→ **WHAT YOU ARE ASKED TO DO**
Below is the data. Give it again, complete and exact.

→ **DATA PROVIDED**
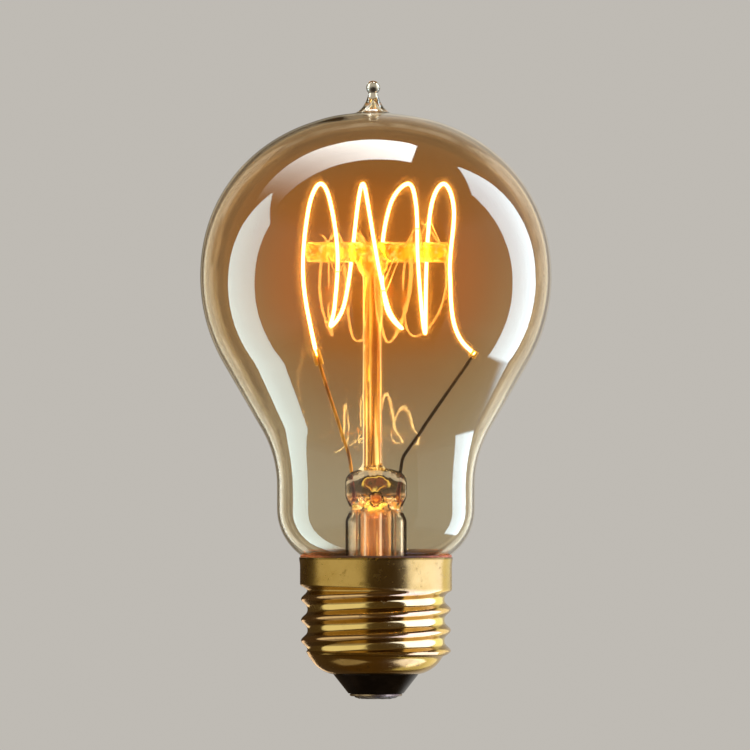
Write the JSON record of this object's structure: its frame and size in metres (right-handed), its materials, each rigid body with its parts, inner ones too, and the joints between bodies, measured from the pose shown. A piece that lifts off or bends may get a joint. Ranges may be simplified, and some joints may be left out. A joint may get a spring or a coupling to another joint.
{
  "type": "light bulb",
  "caption": "Pear-shaped clear filament lamp with a tipped glass envelope, a pinched glass stem with a crossbar, a looped filament strand and a brass Edison screw cap.",
  "frame": {"origin": "on the lamp's axis, at the lowest face of the centre contact", "axes": "+Z along the axis from the contact to the sealed tip, +X to the right along the crossbar, -Y to the front"},
  "size_m": [0.0615, 0.0614, 0.1082],
  "materials": {
    "cap_brass": "tarnished, rolled",
    "black_glass": "opaque, glossy",
    "contact_brass": "tarnished",
    "solder": "dull, uneven",
    "cement": "matte, fired",
    "envelope_glass": "clear, faint warm tint",
    "stem_glass": "clear, fire polished",
    "rod_glass": "clear, lit amber",
    "anchor_wire": "drawn",
    "seal_wire": "copper clad, red in the glass",
    "lead_wire": "drawn, darkened",
    "clamp_metal": "pressed",
    "tail_copper": "bare copper",
    "filament_strand": "carbon strand, glowing"
  },
  "bodies": {
    "root": {"screw_shell": "cap_brass", "base_insulator": "black_glass", "centre_contact": "contact_brass", "contact_solder": "solder", "basing_cement": "cement", "side_solder": "solder", "glass_envelope": "envelope_glass", "exhaust_tip": "envelope_glass", "stem_flare": "stem_glass", "stem_press": "stem_glass", "exhaust_tube": "stem_glass", "glass_rod": "rod_glass", "rod_boss": "rod_glass", "crossbar": "rod_glass", "anchor_1": "anchor_wire", "anchor_2": "anchor_wire", "anchor_3": "anchor_wire", "anchor_4": "anchor_wire", "left_seal_wire": "seal_wire", "right_seal_wire": "seal_wire", "left_lead": "lead_wire", "right_lead": "lead_wire", "left_clamp": "clamp_metal", "right_clamp": "clamp_metal", "centre_tail_wire": "tail_copper", "side_tail_wire": "tail_copper", "filament": "filament_strand"}
  },
  "joints": []
}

→ **FULL ANSWER**
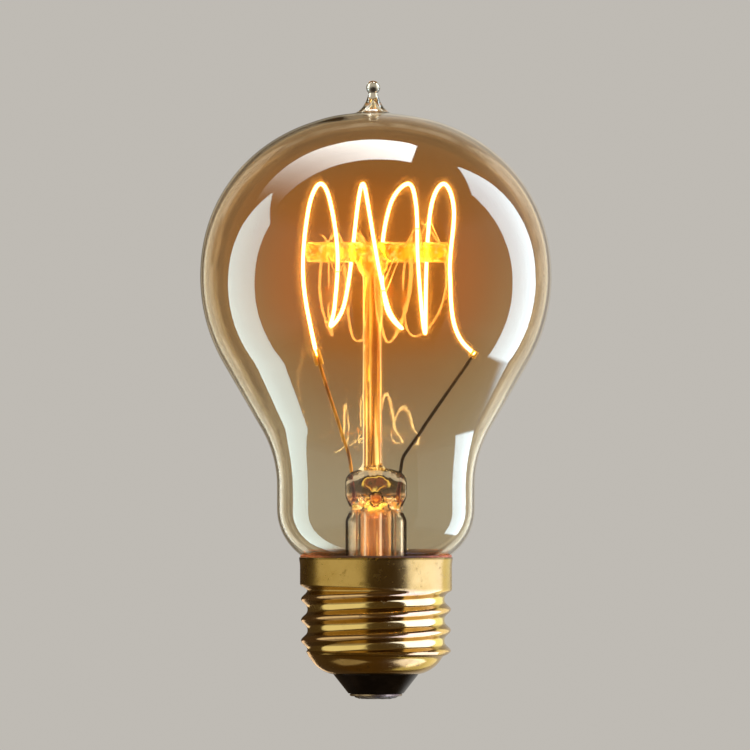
Write the JSON record of this object's structure: its frame and size in metres (right-handed), its materials, each rigid body with its parts, inner ones too, and the joints between bodies, measured from the pose shown. A piece that lifts off or bends may get a joint. Ranges may be simplified, and some joints may be left out. A joint may get a spring or a coupling to another joint.
{
  "type": "light bulb",
  "caption": "Pear-shaped clear filament lamp with a tipped glass envelope, a pinched glass stem with a crossbar, a looped filament strand and a brass Edison screw cap.",
  "frame": {"origin": "on the lamp's axis, at the lowest face of the centre contact", "axes": "+Z along the axis from the contact to the sealed tip, +X to the right along the crossbar, -Y to the front"},
  "size_m": [0.0615, 0.0614, 0.1082],
  "materials": {
    "cap_brass": "tarnished, rolled",
    "black_glass": "opaque, glossy",
    "contact_brass": "tarnished",
    "solder": "dull, uneven",
    "cement": "matte, fired",
    "envelope_glass": "clear, faint warm tint",
    "stem_glass": "clear, fire polished",
    "rod_glass": "clear, lit amber",
    "anchor_wire": "drawn",
    "seal_wire": "copper clad, red in the glass",
    "lead_wire": "drawn, darkened",
    "clamp_metal": "pressed",
    "tail_copper": "bare copper",
    "filament_strand": "carbon strand, glowing"
  },
  "bodies": {
    "root": {"screw_shell": "cap_brass", "base_insulator": "black_glass", "centre_contact": "contact_brass", "contact_solder": "solder", "basing_cement": "cement", "side_solder": "solder", "glass_envelope": "envelope_glass", "exhaust_tip": "envelope_glass", "stem_flare": "stem_glass", "stem_press": "stem_glass", "exhaust_tube": "stem_glass", "glass_rod": "rod_glass", "rod_boss": "rod_glass", "crossbar": "rod_glass", "anchor_1": "anchor_wire", "anchor_2": "anchor_wire", "anchor_3": "anchor_wire", "anchor_4": "anchor_wire", "left_seal_wire": "seal_wire", "right_seal_wire": "seal_wire", "left_lead": "lead_wire", "right_lead": "lead_wire", "left_clamp": "clamp_metal", "right_clamp": "clamp_metal", "centre_tail_wire": "tail_copper", "side_tail_wire": "tail_copper", "filament": "filament_strand"}
  },
  "joints": []
}